Elliptic Integral

As shown in the second link provided above, using the Maclaurin series expansion for $(1-x)^{\frac {-1}{2}},$

$\int_{0}^{\frac {\pi}{2}} \frac {d\mu}{\sqrt {1-k^2\sin^2(\mu)}} = \sum_{n=0}^\infty \bigg(\frac {(2n-1)!!}{n!}\bigg) \cdot \frac {k^{2n}\sqrt {\pi}\Gamma (n+\frac {1}{2})}{2^{n+1}\Gamma(n+1)}$

Observe that -

$\Gamma (0+\frac {1}{2}) = \sqrt {\pi}, \Gamma (1+\frac {1}{2}) = \frac {\sqrt {\pi}}{2}, \Gamma (2+\frac {1}{2}) = \frac {3\cdot1\sqrt {\pi}}{2^2} , \Gamma (3+\frac {1}{2}) = \frac {5\cdot3\cdot1\sqrt {\pi}}{2^3}$

$\therefore \Gamma \left(n+\frac {1}{2}\right) = \frac {(2n-1)!!\sqrt {\pi}}{2^n}$

by induction.

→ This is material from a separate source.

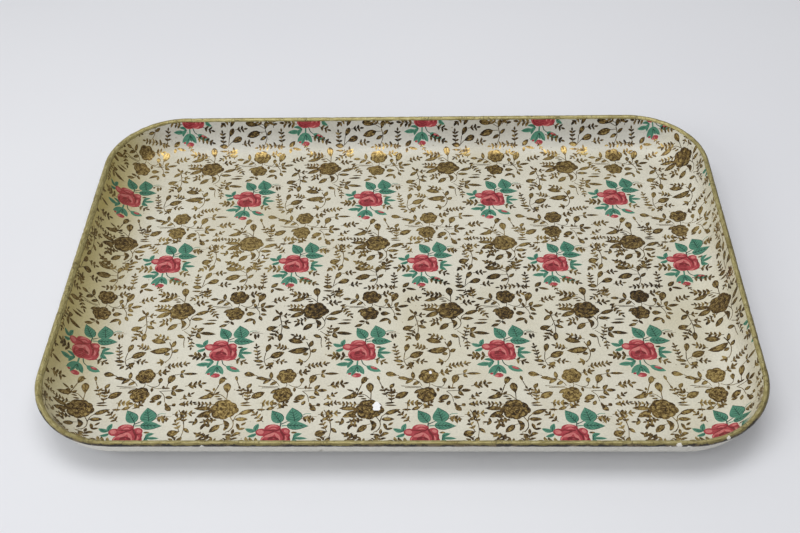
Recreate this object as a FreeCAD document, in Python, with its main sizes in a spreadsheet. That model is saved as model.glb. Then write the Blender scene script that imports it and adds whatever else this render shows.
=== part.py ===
"""Papier-mache serving tray: a moulded shell, a printed paper lining, a gilt rim and plain paper beneath.

The floor is flat. Its edge turns up in a round cove, runs on as a short straight wall and ends in a bead.
Every piece is a layer of that one form: the inner face of the printed lining is the reference, and an offset
is a distance from it, down through the floor or outwards through the wall. Each layer is a floor plate, a
section swept round the floor's outline, or both. Units are millimetres. +Z is up, X runs along the tray's
length, and the origin is under its middle, on the surface that it rests on.
"""

import FreeCAD, Part
import Sketcher
import math
import os

DIMENSIONS = {
    "tray_length": 377.4,  # over the bead, along X
    "tray_width": 265.4,  # over the bead, along Y
    "corner_radius": 46.5,  # of the bead's outer edge, seen from above
    "cove_radius": 18.5,  # of the lining's inner face, from floor to wall
    "wall_slope": 72.0,  # degrees from level, of the straight wall
    "wall_straight": 7.0,  # from the end of the cove to where the bead begins
    "shell_thickness": 1.5,  # of the moulded paper
    "paper_thickness": 0.3,  # of the printed lining and of the plain paper beneath
    "bead_radius": 1.55,  # of the gilt bead along the edge
    "gilding_thickness": 0.3,  # of the gesso and gold on the bead
}


class Size:
    """A number that also keeps the expression that works it out from the sheet."""

    def __init__(self, value, text):
        self.value = value
        self.text = text

    def __add__(self, other):
        return Size(self.value + other.value, f"({self.text} + {other.text})")

    def __sub__(self, other):
        return Size(self.value - other.value, f"({self.text} - {other.text})")

    def __mul__(self, other):
        return Size(self.value * other.value, f"({self.text} * {other.text})")


def number(value):
    return Size(value, str(value))


def sine(angle):
    return Size(math.sin(math.radians(angle.value)), f"sin({angle.text})")


def cosine(angle):
    return Size(math.cos(math.radians(angle.value)), f"cos({angle.text})")


def root(size):
    return Size(math.sqrt(size.value), f"sqrt({size.text})")


# ---- the document and its sheet of driving dimensions ----------------------------------------------------

doc = FreeCAD.newDocument("serving_tray")
sheet = doc.addObject("Spreadsheet::Sheet", "Dimensions")
for row, (alias, value) in enumerate(DIMENSIONS.items(), start=1):
    sheet.set(f"A{row}", alias)
    sheet.set(f"B{row}", str(value))
    sheet.setAlias(f"B{row}", alias)
doc.recompute()

cell = {alias: Size(value, f"Dimensions.{alias}") for alias, value in DIMENSIONS.items()}

# ---- the form that all the layers share ------------------------------------------------------------------

cove = cell["cove_radius"]
slope = cell["wall_slope"]
straight = cell["wall_straight"]
bead = cell["bead_radius"]
bead_core = bead - cell["gilding_thickness"]

shell_inside = cell["paper_thickness"]  # offsets of the layers' faces from the lining's inner face
shell_outside = shell_inside + cell["shell_thickness"]
paper_outside = shell_outside + cell["paper_thickness"]
floor_level = paper_outside  # height of the lining's inner face above the surface that the tray rests on

# The straight wall touches the bead's side, so the bead's centre lies one bead radius outside the wall's top.
wall_run = cove * sine(slope) + straight * cosine(slope)
overall_run = wall_run + bead * sine(slope) + bead
floor_length = cell["tray_length"] * number(0.5) - overall_run  # half the flat floor's length, and so on
floor_width = cell["tray_width"] * number(0.5) - overall_run
floor_corner = cell["corner_radius"] - overall_run
cove_centre_height = floor_level + cove


def on_floor_edge(offset):
    """Where a layer's face leaves the flat floor, in the section at the middle of the tray's right end."""
    return (floor_length, floor_level - offset)


def on_cove_end(offset):
    """The point where a layer's face passes from the cove to the straight wall."""
    radius = cove + offset
    return (floor_length + radius * sine(slope), cove_centre_height - radius * cosine(slope))


def beside_bead(offset, below):
    """A point at an offset from the wall's inner face, some way down it from level with the bead's centre."""
    along = straight - below
    x, z = on_cove_end(offset)
    return (x + along * cosine(slope), z + along * sine(slope))


def drop_to_bead(offset, radius):
    """How far below the bead's centre a face at this offset meets a circle round that centre."""
    aside = offset - bead
    return root(radius * radius - aside * aside)


LEVEL_WITH_BEAD = number(0.0)
shell_meets_bead = beside_bead(shell_outside, drop_to_bead(shell_outside, bead_core))
paper_meets_bead = beside_bead(paper_outside, drop_to_bead(paper_outside, bead))

# ---- helpers for sketches and layers ---------------------------------------------------------------------

ORIGIN_POINT = (-1, 1)
X_AXIS = -1
START, END = 1, 2


def origin_plane(body, role):
    """The body's own origin plane with this role."""
    return next(feature for feature in body.Origin.OriginFeatures if feature.Role == role)


def new_sketch(body, name, role):
    """A sketch on one of the body's origin planes."""
    sketch = body.newObject("Sketcher::SketchObject", f"{body.Name}_{name}")
    sketch.AttachmentSupport = [(origin_plane(body, role), "")]
    sketch.MapMode = "FlatFace"
    return sketch


def bind(sketch, constraint, size):
    """Add a constraint whose value follows the sheet."""
    index = sketch.addConstraint(constraint)
    sketch.setExpression(f"Constraints[{index}]", size.text)


def floor_outline(body, name, height):
    """A sketch of the flat floor's outline, a rounded rectangle that begins halfway up its right side."""
    sketch = new_sketch(body, name, "XY_Plane")
    sketch.setExpression(".AttachmentOffset.Base.z", height.text)
    x, y, r = floor_length.value, floor_width.value, floor_corner.value
    quarter = math.pi / 2
    corners = [(x - r, y - r), (r - x, y - r), (r - x, r - y), (x - r, r - y)]
    stops = [
        (x, 0),
        (x, y - r),
        (x - r, y),
        (r - x, y),
        (-x, y - r),
        (-x, r - y),
        (r - x, -y),
        (x - r, -y),
        (x, r - y),
    ]
    for turn, (corner_x, corner_y) in enumerate(corners):
        begin, end = stops[2 * turn], stops[2 * turn + 1]
        sketch.addGeometry(Part.LineSegment(FreeCAD.Vector(*begin, 0), FreeCAD.Vector(*end, 0)))
        circle = Part.Circle(FreeCAD.Vector(corner_x, corner_y, 0), FreeCAD.Vector(0, 0, 1), r)
        sketch.addGeometry(Part.ArcOfCircle(circle, turn * quarter, (turn + 1) * quarter))
    sketch.addGeometry(Part.LineSegment(FreeCAD.Vector(*stops[8], 0), FreeCAD.Vector(x, 0, 0)))

    right, back, left, front, last = 0, 2, 4, 6, 8
    for index in range(last):
        sketch.addConstraint(Sketcher.Constraint("Tangent", index, END, index + 1, START))
    sketch.addConstraint(Sketcher.Constraint("Coincident", last, END, right, START))
    sketch.addConstraint(Sketcher.Constraint("PointOnObject", right, START, X_AXIS))
    for index in (right, left, last):
        sketch.addConstraint(Sketcher.Constraint("Vertical", index))
    for index in (back, front):
        sketch.addConstraint(Sketcher.Constraint("Horizontal", index))
    for index in (3, 5, 7):
        sketch.addConstraint(Sketcher.Constraint("Equal", 1, index))
    bind(sketch, Sketcher.Constraint("Radius", 1, r), floor_corner)
    bind(sketch, Sketcher.Constraint("DistanceX", *ORIGIN_POINT, right, START, x), floor_length)
    bind(sketch, Sketcher.Constraint("DistanceX", left, START, *ORIGIN_POINT, x), floor_length)
    bind(sketch, Sketcher.Constraint("DistanceY", *ORIGIN_POINT, back, START, y), floor_width)
    bind(sketch, Sketcher.Constraint("DistanceY", front, START, *ORIGIN_POINT, y), floor_width)
    return sketch


def arc_between(begin, end, radius, centre):
    """The arc from one point to the other that goes round the centre anticlockwise."""
    first = math.atan2(begin[1] - centre[1], begin[0] - centre[0])
    last = math.atan2(end[1] - centre[1], end[0] - centre[0])
    circle = Part.Circle(FreeCAD.Vector(*centre, 0), FreeCAD.Vector(0, 0, 1), radius)
    return Part.ArcOfCircle(circle, first, last if last > first else last + 2 * math.pi)


def section(body, outline):
    """A sketch of a layer's section at the tray's right end.

    The outline is a list of corners, anticlockwise. Each is a point and what leads on from it to the next:
    None for a straight edge, or an arc's radius, its centre and whether it goes round that anticlockwise.
    """
    sketch = new_sketch(body, "section", "XZ_Plane")
    ends = []
    for index, (point, arc) in enumerate(outline):
        begin = tuple(size.value for size in point)
        end = tuple(size.value for size in outline[(index + 1) % len(outline)][0])
        if arc is None:
            sketch.addGeometry(Part.LineSegment(FreeCAD.Vector(*begin, 0), FreeCAD.Vector(*end, 0)))
            ends.append((START, END))
            continue
        radius, centre, anticlockwise = arc
        centre = tuple(size.value for size in centre)
        if anticlockwise:
            sketch.addGeometry(arc_between(begin, end, radius.value, centre))
        else:
            sketch.addGeometry(arc_between(end, begin, radius.value, centre))
        ends.append((START, END) if anticlockwise else (END, START))
    for index, ((x, z), arc) in enumerate(outline):
        before = index - 1 if index else len(outline) - 1
        joined = (before, ends[before][1], index, ends[index][0])
        sketch.addConstraint(Sketcher.Constraint("Coincident", *joined))
        bind(sketch, Sketcher.Constraint("DistanceX", *ORIGIN_POINT, index, ends[index][0], x.value), x)
        bind(sketch, Sketcher.Constraint("DistanceY", *ORIGIN_POINT, index, ends[index][0], z.value), z)
        if arc is not None:
            bind(sketch, Sketcher.Constraint("Radius", index, arc[0].value), arc[0])
    return sketch


def floor_plate(body, bottom, thickness):
    """The flat part of a layer."""
    pad = body.newObject("PartDesign::Pad", f"{body.Name}_floor")
    pad.Profile = floor_outline(body, "floor_outline", bottom)
    pad.setExpression("Length", thickness.text)
    return pad


def swept_wall(body, outline):
    """The rest of a layer: its section swept once round the floor's outline."""
    path = floor_outline(body, "path", floor_level)
    pipe = body.newObject("PartDesign::AdditivePipe", f"{body.Name}_wall")
    pipe.Profile = section(body, outline)
    pipe.Spine = (path, [f"Edge{index + 1}" for index in range(path.GeometryCount)])
    return pipe


def cove_arc(offset, anticlockwise):
    return (cove + offset, (floor_length, cove_centre_height), anticlockwise)


def bead_arc(radius, anticlockwise):
    return (radius, beside_bead(bead, LEVEL_WITH_BEAD), anticlockwise)


# ---- the pieces ------------------------------------------------------------------------------------------


def build_moulded_body(body):
    """The moulded paper shell, which carries every other layer. Its wall ends in a round bead."""
    floor_plate(body, floor_level - shell_outside, cell["shell_thickness"])
    swept_wall(
        body,
        [
            (on_floor_edge(shell_outside), cove_arc(shell_outside, True)),
            (on_cove_end(shell_outside), None),
            (shell_meets_bead, bead_arc(bead_core, True)),
            (beside_bead(shell_inside, LEVEL_WITH_BEAD), None),
            (on_cove_end(shell_inside), cove_arc(shell_inside, False)),
            (on_floor_edge(shell_inside), None),
        ],
    )


def build_printed_liner(body):
    """The printed paper that lines the floor and the inside of the wall, up to the gilding."""
    inner_face = number(0.0)
    floor_plate(body, floor_level - shell_inside, cell["paper_thickness"])
    swept_wall(
        body,
        [
            (on_floor_edge(shell_inside), cove_arc(shell_inside, True)),
            (on_cove_end(shell_inside), None),
            (beside_bead(shell_inside, LEVEL_WITH_BEAD), None),
            (beside_bead(inner_face, LEVEL_WITH_BEAD), None),
            (on_cove_end(inner_face), cove_arc(inner_face, False)),
            (on_floor_edge(inner_face), None),
        ],
    )


def build_rim_gilding(body):
    """The gold on its gesso ground, over the bead from the lining's edge to the plain paper's edge."""
    swept_wall(
        body,
        [
            (paper_meets_bead, bead_arc(bead, True)),
            (beside_bead(number(0.0), LEVEL_WITH_BEAD), None),
            (beside_bead(shell_inside, LEVEL_WITH_BEAD), bead_arc(bead_core, False)),
            (shell_meets_bead, None),
        ],
    )


def build_outer_wall_paper(body):
    """The plain paper round the outside of the wall, from the base sheet to the gilding."""
    swept_wall(
        body,
        [
            (on_floor_edge(paper_outside), cove_arc(paper_outside, True)),
            (on_cove_end(paper_outside), None),
            (paper_meets_bead, None),
            (shell_meets_bead, None),
            (on_cove_end(shell_outside), cove_arc(shell_outside, False)),
            (on_floor_edge(shell_outside), None),
        ],
    )


def build_base_paper(body):
    """The plain paper sheet under the flat floor, which the tray rests on."""
    floor_plate(body, floor_level - paper_outside, cell["paper_thickness"])


PIECES = {
    "moulded_body": build_moulded_body,
    "printed_liner": build_printed_liner,
    "rim_gilding": build_rim_gilding,
    "outer_wall_paper": build_outer_wall_paper,
    "base_paper": build_base_paper,
}

bodies = []
for label, build in PIECES.items():
    piece = doc.addObject("PartDesign::Body", label)
    piece.Label = label
    build(piece)
    bodies.append(piece)
doc.recompute()

# ---- checks and files ------------------------------------------------------------------------------------

for item in doc.Objects:
    if "Invalid" in item.State or "Error" in item.State:
        raise RuntimeError(f"{item.Name} did not recompute: {item.getStatusString()}")

os.makedirs("parts", exist_ok=True)
for piece in bodies:
    shape = piece.Shape
    if shape.isNull() or not shape.isValid() or len(shape.Solids) != 1:
        raise RuntimeError(f"{piece.Label} is not one valid solid")
    box = shape.BoundBox
    print(f"{piece.Label}: {shape.Volume / 1000:.2f} cm3, {box.XLength:.2f} x {box.YLength:.2f} mm, "
          f"z {box.ZMin:.2f} to {box.ZMax:.2f}")
    shape.exportStep(f"parts/{piece.Label}.step")
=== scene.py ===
"""Papier-mache serving tray: the printed lining, the gilt rim and the plain paper, round the CAD frame.

The print is a repeating block of roses and leaves. Each motif is an outline, drawn once on the flat block.
The block is cut into ink and bare paper, repeated over the flat sheet, trimmed and then laid into the tray:
flat on the floor, round the cove and up the wall. Lengths are in millimetres until a mesh is made. X runs
along the tray's length, Y to its back, and Z up.
"""

import math
import random

import bpy
import numpy as np
from mathutils import Matrix, Vector, geometry, noise


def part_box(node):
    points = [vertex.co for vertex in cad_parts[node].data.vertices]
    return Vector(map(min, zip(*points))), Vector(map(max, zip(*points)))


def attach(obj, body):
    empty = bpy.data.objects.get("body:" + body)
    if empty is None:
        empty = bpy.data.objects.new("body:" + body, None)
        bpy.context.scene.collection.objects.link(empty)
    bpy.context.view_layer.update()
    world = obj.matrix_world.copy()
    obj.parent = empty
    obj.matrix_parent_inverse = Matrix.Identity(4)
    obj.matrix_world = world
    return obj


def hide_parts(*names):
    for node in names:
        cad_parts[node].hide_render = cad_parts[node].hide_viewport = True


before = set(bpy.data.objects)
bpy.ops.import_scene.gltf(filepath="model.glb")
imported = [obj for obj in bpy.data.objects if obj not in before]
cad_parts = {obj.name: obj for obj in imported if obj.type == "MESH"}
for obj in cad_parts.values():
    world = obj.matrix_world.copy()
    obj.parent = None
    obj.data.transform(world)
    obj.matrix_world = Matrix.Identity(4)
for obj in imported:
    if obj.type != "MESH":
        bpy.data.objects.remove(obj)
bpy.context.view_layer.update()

MM = 0.001
random.seed(7)

# ---- the tray's form, as the CAD has it ----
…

Substituting into the first equation we get

$\sum_{n=0}^\infty \bigg(\frac {(2n-1)!!}{n!}\bigg)^2 \cdot \frac {k^{2n}\pi}{2^{2n+1}} = \int_{0}^{\frac {\pi}{2}} \frac {d\mu}{\sqrt {1-k^2\sin^2(\mu)}}$

It is clear from the above that $k^2=256$ hence $\boxed {\sqrt k=4}.$